Audio Damage has updated its Grind wavetable distortion and sound-shaping plugin for Windows, Mac and iOS.
Version 1.1 features a redesigned GUI with a new font for better legibility. Some controls were moved so that the interface better matches the signal flow.
While Grind can, with care, produce subtle distortion and plain-vanilla filtering effects, such pedestrian tasks are not its forte. Grind excels at altogether trashing your audio, turning even the most meek and innocent signals into something loud and wild.
At its core is a wavetable-based wave-shaping processor. While most wave-shaping plug-ins use a single curve (or shape) to do their work, Grind uses a series of wavetables, rather like the sets of wavetables found in synthesizers made by PPG, Waldorf, and others. These tables were extracted from a broad range of samples, then hand-picked in listening tests to create a wide range of effects and distortions.

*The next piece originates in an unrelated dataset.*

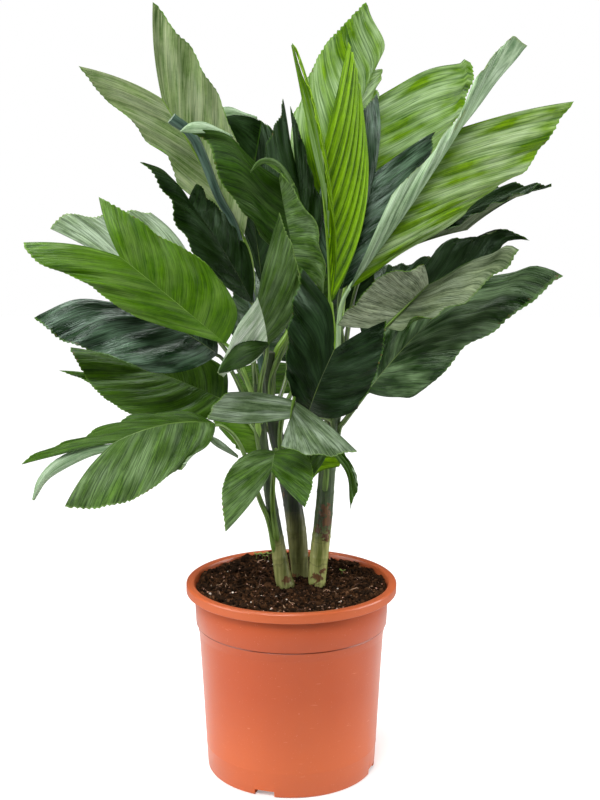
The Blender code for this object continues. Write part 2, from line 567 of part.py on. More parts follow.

Grind also employs these tables in an unusual manner. Rather than using the wavetable as a fixed transfer curve, Grind provides phase and window controls to vary which region of the wave is used. Both of these parameters, as well as the wavetable itself, can be changed and automated, creating evolving sound transformations and dynamic destruction of any source sound.
Grind has been rebuilt with all current SDKs and a problem was fixed where filter type wasn’t reloading correctly. Note that any existing saves with previous versions will resolve to 4PLP filter until you re-save the session.
Grind is available for desktop (VST/VST3/AU/AAX) for $49 USD and the iOS version (AUv3/IAA & Standalone) is priced at $5.99 USD.